In R v Sousa (Ont CA, 2014), a criminal appeal case, the Court of Appeal cited the recognized standard for a finding that the trial judge committed a 'misapprehension of evidence':
[12] The decision of this court in R. v. Morrissey 1995 CanLII 3498 (ON CA), (1995), 97 C.C.C. (3d) 193 (C.A.) has frequently been cited for the test for whether there has been a misapprehension of the evidence which vitiates the conviction. In that case, Doherty J.A. stated at p. 221,
Where a trial judge is mistaken as to the substance of material parts of the evidence and those errors play an essential part in the reasoning process resulting in a conviction, then, in my view, the accused's conviction is not based exclusively on the evidence and is not a "true" verdict.… If an appellant can demonstrate that the conviction depends on a misapprehension of the evidence then, in my view, it must follow that the appellant has not received a fair trial, and was the victim of a miscarriage of justice. This is so even if the evidence, as actually adduced at trial, was capable of supporting a conviction.
See: R. v. Lohrer, 2004 SCC 80 (CanLII), 2004 SCC 80, at para. 1; and R. v. C.L.Y., 2008 SCC 2 (CanLII), 2008 SCC 2, at para. 19.
. R v Hemsworth

In R v Hemsworth (Ont CA, 2016) the Court of Appeal commented as follows on the appeal ground of 'misapprehension of evidence':
[40] Not every misapprehension of evidence by a trial judge will justify this court’s intervention. The misapprehension must be material. In R. v. Sinclair, 2011 SCC 40 (CanLII), [2011] 3 S.C.R. 3, at para. 56, Lebel J. discussed the concept of materiality and the test for appellate intervention:
For a misapprehension of evidence to be material within the meaning of the Lohrer test, it must go to a central element of the trial judge’s reasoning on which the conviction is based. As Binnie J. correctly stated in Lohrer, the standard described by Doherty J.A. in Morrissey is a stringent one.
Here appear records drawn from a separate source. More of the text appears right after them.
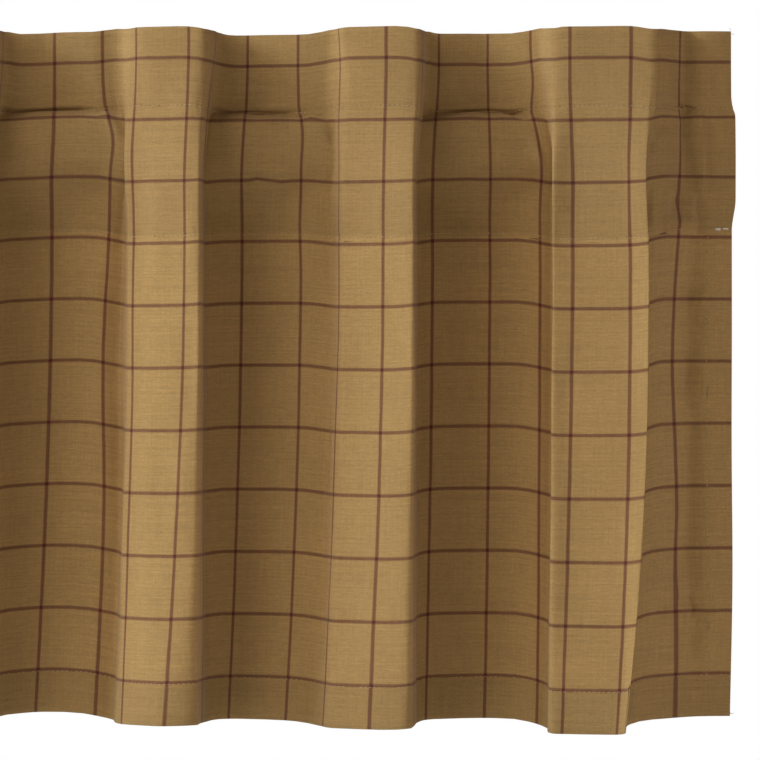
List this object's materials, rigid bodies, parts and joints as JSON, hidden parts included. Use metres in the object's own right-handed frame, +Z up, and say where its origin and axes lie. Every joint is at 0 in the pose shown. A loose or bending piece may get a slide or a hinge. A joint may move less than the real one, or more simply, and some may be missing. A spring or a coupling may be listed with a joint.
{
  "type": "window valance",
  "caption": "Short window curtain of checked cotton with a standing header above a rod pocket, hemmed below and at the sides, hanging in uneven upright folds",
  "frame": {"origin": "the middle of the top edge, above the line of the rod", "axes": "+X to the valance's right seen from the front, along the rod; the front faces -Y; +Z up"},
  "size_m": [1.1634, 0.0524, 0.4114],
  "materials": {
    "checked_cotton": "matt plain weave, golden brown with thin burgundy windowpane lines"
  },
  "bodies": {
    "root": {"valance": "checked_cotton"}
  },
  "joints": []
}
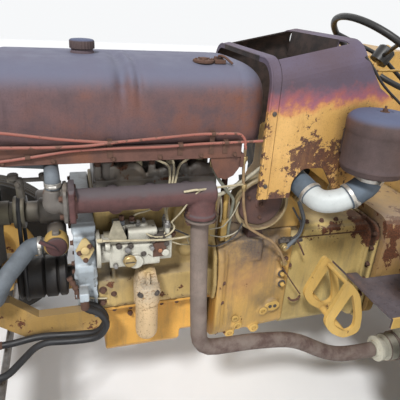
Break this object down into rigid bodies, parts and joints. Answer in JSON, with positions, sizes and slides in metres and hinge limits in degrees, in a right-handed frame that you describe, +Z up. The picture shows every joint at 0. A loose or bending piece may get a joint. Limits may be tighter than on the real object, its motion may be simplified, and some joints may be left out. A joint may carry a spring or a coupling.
{
  "type": "vintage utility tractor",
  "caption": "Old yellow utility tractor with bonnet off: open diesel engine, rusty tank and cowl, low exhaust, lugged rear tyres and steered front wheels.",
  "frame": {"origin": "on the ground, under the middle of the overall length and width", "axes": "+X forward to the radiator, +Y to the left side, +Z up"},
  "size_m": [2.9288, 1.76, 1.4815],
  "materials": {
    "yellow_paint": "faded matte paint with rust showing through",
    "pale_yellow_paint": "faded greasy paint on castings",
    "rusty_iron": "rust all over",
    "tank_brown": "weathered primer and surface rust",
    "cowl_paint": "yellow paint rusting to brown at the top",
    "grey_iron": "bare casting with grease",
    "pale_alloy": "bare cast alloy",
    "bright_steel": "dull bare steel",
    "black_paint": "worn black paint",
    "cream_paint": "chalky heat-bleached paint",
    "white_elbow": "scuffed white",
    "grey_rubber": "perished rubber",
    "tyre_rubber": "dusty worn rubber",
    "seat_cover": "cracked seat covering",
    "copper_lines": "dull orange pipes"
  },
  "bodies": {
    "chassis": {"engine_block": "yellow_paint", "cylinder_head": "grey_iron", "sump": "yellow_paint", "timing_cover": "pale_alloy", "injection_pump": "pale_alloy", "injector_pipes": "cream_paint", "headlamps": "yellow_paint", "oil_filter": "pale_yellow_paint", "exhaust_manifold": "rusty_iron", "exhaust_pipe": "rusty_iron", "muffler": "cream_paint", "water_pump": "grey_iron", "fan": "grey_iron", "belt_drive": "black_paint", "radiator": "black_paint", "front_shell": "yellow_paint", "hoses": "grey_rubber", "fuel_tank": "tank_brown", "tank_tray": "rusty_iron", "fuel_lines": "copper_lines", "cowl": "cowl_paint", "air_cleaner": "rusty_iron", "intake_elbow": "white_elbow", "steering_drum": "rusty_iron", "steering_column": "grey_iron", "clutch_housing": "yellow_paint", "gearbox": "pale_yellow_paint", "axle_housing": "pale_yellow_paint", "drawbar": "rusty_iron", "footplates": "tank_brown", "pedal_brackets": "yellow_paint", "fenders": "yellow_paint", "seat": "seat_cover", "front_bolster": "yellow_paint", "front_axle": "yellow_paint", "steering_cylinder": "black_paint"},
    "steering_wheel": {"steering_wheel": "black_paint"},
    "knuckle_left": {"knuckle_left": "yellow_paint"},
    "knuckle_right": {"knuckle_right": "yellow_paint"},
    "tie_rod": {"tie_rod": "bright_steel"},
    "steering_rod": {"steering_rod": "bright_steel"},
    "front_wheel_left": {"front_rim_left": "yellow_paint", "front_tyre_left": "tyre_rubber"},
    "front_wheel_right": {"front_rim_right": "yellow_paint", "front_tyre_right": "tyre_rubber"},
    "rear_wheel_left": {"rear_rim_left": "yellow_paint", "rear_tyre_left": "tyre_rubber"},
    "rear_wheel_right": {"rear_rim_right": "yellow_paint", "rear_tyre_right": "tyre_rubber"}
  },
  "joints": [
    {"name": "rear_wheel_left_spin", "type": "hinge", "parent": "chassis", "child": "rear_wheel_left", "pos_m": [-0.845, 0.72, 0.62], "axis": [0, 1, 0], "continuous": true},
    {"name": "rear_wheel_right_spin", "type": "hinge", "parent": "chassis", "child": "rear_wheel_right", "pos_m": [-0.845, -0.72, 0.62], "axis": [0, 1, 0], "continuous": true},
    {"name": "knuckle_left_turn", "type": "hinge", "parent": "chassis", "child": "knuckle_left", "pos_m": [1.105, 0.51, 0.46], "axis": [0, 0, 1], "range_deg": [-35, 35]},
    {"name": "knuckle_right_turn", "type": "hinge", "parent": "chassis", "child": "knuckle_right", "pos_m": [1.105, -0.51, 0.46], "axis": [0, 0, 1], "range_deg": [-35, 35]},
    {"name": "front_wheel_left_spin", "type": "hinge", "parent": "knuckle_left", "child": "front_wheel_left", "pos_m": [1.105, 0.65, 0.36], "axis": [0, 1, 0], "continuous": true},
    {"name": "front_wheel_right_spin", "type": "hinge", "parent": "knuckle_right", "child": "front_wheel_right", "pos_m": [1.105, -0.65, 0.36], "axis": [0, 1, 0], "continuous": true},
    {"name": "tie_rod_pivot", "type": "hinge", "parent": "knuckle_left", "child": "tie_rod", "pos_m": [0.945, 0.51, 0.403], "axis": [0, 0, 1], "range_deg": [-35, 35]},
    {"name": "steering_rod_slide", "type": "slide", "parent": "chassis", "child": "steering_rod", "axis": [0, 1, 0], "range_m": [-0.092, 0.092]},
    {"name": "steering_wheel_turn", "type": "hinge", "parent": "chassis", "child": "steering_wheel", "pos_m": [-0.35, 0, 1.35], "axis": [-0.5878, 0, 0.809], "range_deg": [-530, 530]}
  ],
  "couplings": [
    {"joint": "knuckle_right_turn", "follows": "knuckle_left_turn", "ratio": 1},
    {"joint": "tie_rod_pivot", "follows": "knuckle_left_turn", "ratio": -1},
    {"joint": "steering_rod_slide", "follows": "knuckle_left_turn", "m_per_rad": -0.15},
    {"joint": "steering_wheel_turn", "follows": "knuckle_left_turn", "ratio": 15}
  ]
}
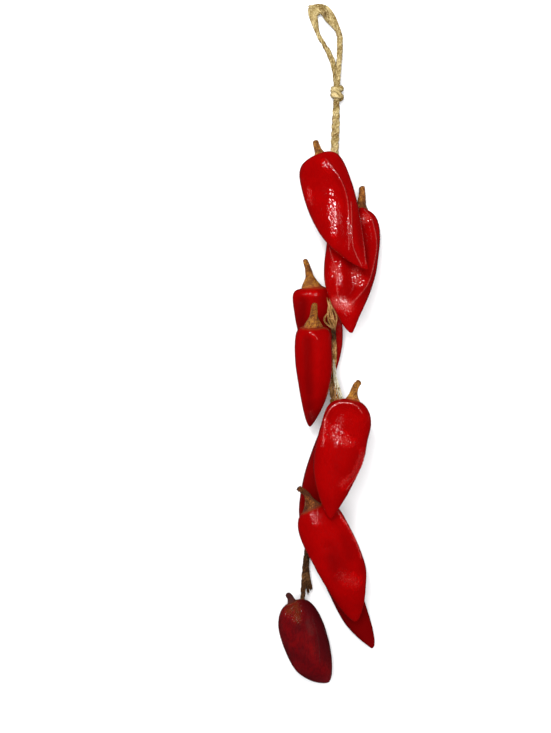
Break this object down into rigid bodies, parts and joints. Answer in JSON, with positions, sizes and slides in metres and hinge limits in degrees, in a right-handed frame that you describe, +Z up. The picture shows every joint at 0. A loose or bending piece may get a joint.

In other words, an error in the assessment of the evidence will amount to a miscarriage of justice only if striking it from the judgment would leave the trial judge’s reasoning on which the conviction is based on unsteady ground. [Citations omitted.]
. R v Marshall

In R v Marshall (Ont CA, 2017), a criminal case, the Court of Appeal restates the criteria for allowing an appeal on the basis of misapprehension of evidence:
[54] A misapprehension of evidence includes “a failure to consider evidence relevant to a material issue, a mistake as to the substance of the evidence, or a failure to give proper effect to evidence”: R. v. Morrissey (1995), 1995 CanLII 3498 (ON CA), 22 O.R. (3d) 514 (C.A.), at p. 538. The well-settled test for appellate intervention based on misapprehension of evidence is “where a trial judge is mistaken as to the substance of material parts of the evidence and those errors play an essential part in the reasoning process resulting in a conviction then … the accused’s conviction is not based exclusively on the evidence and is not a true verdict”: Morrissey, at p. 541.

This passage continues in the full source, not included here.